Experiments with the Linac Beams in End Station A

From the beginning of SLAC, the linac e – and e + beams have been used for physics experiments. In the early days of the laboratory, the linac beam passed through a stationary target, usually liquid hydrogen or deuterium, or some solid material. This type of experiment, so-called fixed-target, has continued to the present day. Recent experiments have emphasized the special qualities of the e – beams, high intensity and low emittances at energies up to 50 GeV, and high polarization, up to 85%.

One of the best ways to study the internal structure of nuclei is to illuminate them with beams of very high-energy electrons and study the pattern of electrons that are scattered from the target material. Past experiments at SLAC using energies up to 25 GeV have indicated that nucleons (neutrons and protons) are composed of tightly bound systems of pointlike charged constituents, called quarks. The high-energy, high-intensity electron beams from the SLAC linac, together with the spectrometers in End Station A, are ideal tools for studying the properties of quarks in nuclei.

The End Station A experiments of the past have provided important and exciting results. As mentioned previously, they proved the existence of quarks in the nucleon. Today, a program continues in End Station A that augments these early experiments and uses new techniques to extend the work. In recent times, polarized beams and targets have made new experiments possible. Advances in detector technologies and in computing have opened new experimental approaches. Physicists are beginning to take advantage of these new developments.

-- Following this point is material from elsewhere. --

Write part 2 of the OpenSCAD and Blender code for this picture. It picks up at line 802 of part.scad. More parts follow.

Recent experiments in the End Station A use polarized beams and polarized targets to study the spin substructure of the proton and neutron. When electrons at high energy scatter from the innards of a proton or neutron, they interact with the quarks. When the quarks are polarized, the difference in spin-aligned scattering versus anti-aligned scattering can be used to evaluate the quark spin. Current experiments study three targets, the proton, the deuteron, and He 3 nuclei. The latter two can be used to extract information about the neutron. Studies of the spin structure of the proton and neutron are continuing in End Station A.

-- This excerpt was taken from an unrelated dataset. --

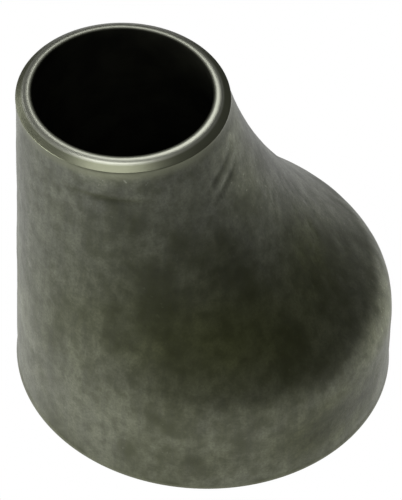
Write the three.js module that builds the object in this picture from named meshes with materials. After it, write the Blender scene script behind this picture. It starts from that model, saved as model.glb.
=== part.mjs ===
// Eccentric butt-weld pipe reducer, NPS 3 x 1 1/2, Schedule 40, to ASME B16.9 and B16.25.
//
// One seamless steel shell, formed from pipe. One side runs straight from end to end, and the
// round side opposite it slopes in from the large end to the small end. Both ends carry a
// weld bevel that leaves a narrow flat land around the bore.
//
// Millimetres, +Z up. The origin is the centre of the large end's face, the small end is up
// and the flat side faces -X.

import * as THREE from 'three';

// Driving dimensions
const HEIGHT = 89; // end face to end face
const LARGE_DIAMETER = 88.9; // outside
const SMALL_DIAMETER = 48.3; // outside
const LARGE_WALL = 5.49;
const SMALL_WALL = 3.68;
const LAND_WIDTH = 1.6; // flat ring left inside each bevel
const BEVEL_ANGLE = THREE.MathUtils.degToRad(37.5); // from the plane of the end face
const COLLAR_HEIGHT = 20; // straight wall above the large end
const SHOULDER_RADIUS = 16; // convex bend of the round side, outside
const SMALL_END_LEAN = THREE.MathUtils.degToRad(14); // of the round side at the small end

// Facets
const SEGMENTS_AROUND = 60;
const ARC_DIVISIONS = 4; // a path gives an arc two segments for each division

// Derived dimensions
const LARGE_RADIUS = LARGE_DIAMETER / 2;
const FLAT_SIDE_X = -LARGE_RADIUS;
const SMALL_ROUND_X = FLAT_SIDE_X + SMALL_DIAMETER; // round side's place at the small end

const bevelHeight = (wall) => (wall - LAND_WIDTH) * Math.tan(BEVEL_ANGLE);

// The round side in the plane of symmetry, from the large end up: straight collar, convex
// shoulder, then one long hollow sweep. The sweep reaches the small end at its set lean and
// touches the shoulder on the way, and its radius and centre follow from that.
function roundSide({ largeX, smallX, bottom, top, shoulderRadius }) {
  const shoulder = new THREE.Vector2(largeX - shoulderRadius, COLLAR_HEIGHT);
  const end = new THREE.Vector2(smallX, HEIGHT);
  const outward = new THREE.Vector2(Math.cos(SMALL_END_LEAN), Math.sin(SMALL_END_LEAN));
  const reach = end.clone().sub(shoulder);
  const sweepRadius =
    (reach.lengthSq() - shoulderRadius ** 2) / (2 * (shoulderRadius - reach.dot(outward)));
  const sweep = end.clone().addScaledVector(outward, sweepRadius);
  const meetAngle = sweep.clone().sub(shoulder).angle();
  const topAngle = Math.asin((sweep.y - top) / sweepRadius);
  return new THREE.Path()
    .moveTo(largeX, bottom)
    .lineTo(largeX, COLLAR_HEIGHT)
    .absarc(shoulder.x, shoulder.y, shoulderRadius, 0, meetAngle, false)
    .absarc(sweep.x, sweep.y, sweepRadius, Math.PI + meetAngle, Math.PI + topAngle, true)
    .getPoints(ARC_DIVISIONS);
}

// Wall thickness at a height: it thins evenly from the top of the collar to the small end.
function wallAt(height) {
  const share = THREE.MathUtils.clamp((height - COLLAR_HEIGHT) / (HEIGHT - COLLAR_HEIGHT), 0, 1);
  return THREE.MathUtils.lerp(LARGE_WALL, SMALL_WALL, share);
}

// Every level section is a circle that spans from the flat side to the round side.
function ring(flatX, roundX, height) {
  return { radius: (roundX - flatX) / 2, centreX: (roundX + flatX) / 2, height };
}

function outerRings() {
  const side = roundSide({
    largeX: LARGE_RADIUS,
    smallX: SMALL_ROUND_X,
    bottom: bevelHeight(LARGE_WALL),
    top: HEIGHT - bevelHeight(SMALL_WALL),
    shoulderRadius: SHOULDER_RADIUS,
  });
  return side.map((point) => ring(FLAT_SIDE_X, point.x, point.y));
}

function innerRings() {
  const side = roundSide({
    largeX: LARGE_RADIUS - LARGE_WALL,
    smallX: SMALL_ROUND_X - SMALL_WALL,
    bottom: 0,
    top: HEIGHT,
    shoulderRadius: SHOULDER_RADIUS - LARGE_WALL,
  });
  return side.map((point) => ring(FLAT_SIDE_X + wallAt(point.y), point.x, point.y));
}

// The outer edge of the flat land around a bore.
function landEdge(bore) {
  return { ...bore, radius: bore.radius + LAND_WIDTH };
}

// One closed loop of rings: large land, outer wall, small land, then back down the bore.
function shellRings() {
  const inner = innerRings();
  const largeBore = inner[0];
  const smallBore = inner[inner.length - 1];
  return [largeBore, landEdge(largeBore), ...outerRings(), landEdge(smallBore), ...inner.reverse()];
}

// Revolves the rings about Z, then moves each one sideways onto its own centre.
function shellGeometry() {
  const rings = shellRings();
  const profile = rings.map(({ radius, height }) => new THREE.Vector2(radius, height));
  const geometry = new THREE.LatheGeometry(profile, SEGMENTS_AROUND);
  geometry.rotateX(Math.PI / 2);
  const position = geometry.attributes.position;
  for (let index = 0; index < position.count; index += 1) {
    position.setX(index, position.getX(index) + rings[index % rings.length].centreX);
  }
  geometry.computeVertexNormals();
  return geometry;
}

// Hot-formed carbon steel under a dark grey-green mill scale.
function scaledSteel() {
  return new THREE.MeshStandardMaterial({ color: 0x55584b, roughness: 0.55, metalness: 0.7 });
}

const reducerBody = new THREE.Mesh(shellGeometry(), scaledSteel());
reducerBody.name = 'reducer_body';

const reducer = new THREE.Group();
reducer.add(reducerBody);

export default reducer;
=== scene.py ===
"""Looks of an eccentric butt-weld pipe reducer: one seamless steel shell under mill scale.

The shell is rebuilt as a fine closed mesh inside the CAD part's size. Lengths are metres in the
row frame: the origin is the centre of the large end's face, +Z points to the small end, and the
flat side faces -X.
"""

import math

import bpy
import numpy as np
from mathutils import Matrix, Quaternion, Vector, noise


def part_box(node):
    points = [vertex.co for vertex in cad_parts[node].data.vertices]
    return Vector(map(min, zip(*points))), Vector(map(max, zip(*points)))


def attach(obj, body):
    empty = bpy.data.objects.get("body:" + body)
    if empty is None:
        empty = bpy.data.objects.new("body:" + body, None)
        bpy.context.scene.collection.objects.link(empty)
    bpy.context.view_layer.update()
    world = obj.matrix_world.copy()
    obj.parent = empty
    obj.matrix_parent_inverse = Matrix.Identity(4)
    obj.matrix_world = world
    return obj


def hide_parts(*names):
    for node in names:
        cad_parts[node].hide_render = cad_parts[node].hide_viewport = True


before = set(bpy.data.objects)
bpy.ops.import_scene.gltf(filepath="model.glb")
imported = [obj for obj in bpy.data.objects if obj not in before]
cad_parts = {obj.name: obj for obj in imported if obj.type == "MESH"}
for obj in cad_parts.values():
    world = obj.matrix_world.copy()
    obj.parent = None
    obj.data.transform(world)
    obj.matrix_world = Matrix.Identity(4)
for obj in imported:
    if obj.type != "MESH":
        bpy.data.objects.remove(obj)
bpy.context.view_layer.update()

MM = 0.001
BODY_NODE = "reducer_body"

# Sizes read from the frame
LOW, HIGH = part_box(BODY_NODE)
HEIGHT = HIGH.z
LARGE_RADIUS = (HIGH.x - LOW.x) / 2
FLAT_SIDE_X = LOW.x

# Sizes of the fitting, the same as the CAD part's
SMALL_DIAMETER = 48.3 * MM
LARGE_WALL = 5.49 * MM
SMALL_WALL = 3.68 * MM
LAND_WIDTH = 1.6 * MM
BEVEL_ANGLE = math.radians(37.5)
COLLAR_HEIGHT = 20 * MM
SHOULDER_RADIUS = 16 * MM
SMALL_END_LEAN = math.radians(14)

SMALL_ROUND_X = FLAT_SIDE_X + SMALL_DIAMETER

# Fineness of the mesh
SEGMENTS_AROUND = 400
OUTER_SPACING = 0.75 * MM
BORE_SPACING = 2 * MM
END_SPACING = 0.5 * MM
EDGE_STEPS = 4

# Rounding of each end's corners, from the outer wall in
WALL_EDGE = 0.12 * MM
LAND_EDGE = 0.7 * MM
BORE_EDGE = 0.2 * MM

# Relief of the formed walls
SWELL = 0.14 * MM
RIPPLE = 0.055 * MM
PIT_DEPTH = 0.07 * MM
LEVEL_GROOVE = 0.20 * MM
SLANTED_GROOVE = 0.18 * MM
GROOVE_DARKENING = 3  # halvings of the colour for each millimetre of a groove's depth
INSET = 0.21 * MM  # keeps the raised places inside the CAD part's size
FORMED_FADE = 4 * MM  # the relief fades out over this height at each end

# Soft patches that paint light and shade onto the scale where its shading comes out lighter or darker:
# azimuth and height of the middle (degrees, mm), reach around the shell and up it, then how many times
# the colour doubles and how olive it turns there
PAINTED_LIGHT_PATCHES = [
    (-20, 50, 85, 32, -0.40, 0.0),  # painted shade on the front
    (22, 43, 58, 18, -0.55, 0.6),
    (30, 62, 30, 10, -0.45, 0.0),
    (46, 14, 42, 12, -1.40, 0.3),  # darker foot of the collar
    (0, 12, 20, 8, -0.30, 0.0),
    (68, 70, 38, 24, 0.65, 0.2),  # painted highlight on the neck
    (74, 82, 32, 7, 0.80, 0.0),
    (60, 87, 30, 4, -0.90, 0.0),  # painted shade just under the bevel
    (-12, 86, 40, 5, 0.80, 0.0),  # painted highlight just under the bevel
    (76, 25, 36, 10, 0.95, 0.2),  # painted highlight on the shoulder
    (76, 47, 34, 15, -0.45, 0.7),
    (-25, 17, 45, 13, 0.20, 0.0),
    (-80, 30, 26, 14, 0.30, 0.0),
    (104, 40, 30, 18, 0.40, 0.0),
]


def bevel_height(wall):
    return (wall - LAND_WIDTH) * math.tan(BEVEL_ANGLE)


def arc(centre, radius, start, end, spacing):
    """Evenly spaced (x, z) points of an arc, both ends included."""
    steps = max(2, round(abs(end - start) * radius / spacing))
    turns = np.linspace(start, end, steps + 1)
    return [(centre[0] + radius * math.cos(t), centre[1] + radius * math.sin(t)) for t in turns]


def line(start, end, spacing):
    """Evenly spaced points between two points, the ends left out."""
    steps = max(1, round(math.dist(start, end) / spacing))
    start, end = np.array(start), np.array(end)
    return [tuple(start + share * (end - start)) for share in np.arange(1, steps) / steps]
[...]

A future experiment being planned at this writing will investigate the interaction between high-energy electrons from the linac scattering on stationary electrons from a liquid hydrogen target. This interaction will use the polarized electron beam at high energy, 50 GeV, scattering from the unpolarized electrons in the hydrogen atom.

A change in the scattering when the incoming polarization is reversed tells us about the weak interactions between electrons that scatter at high energies. This process is purely “leptonic,” and has precise predictions from theories about the nature of the forces involved. A precision measurement of this scattering is a clean test of our theoretical understanding of the electroweak forces, and potentially a window on new processes at high energies.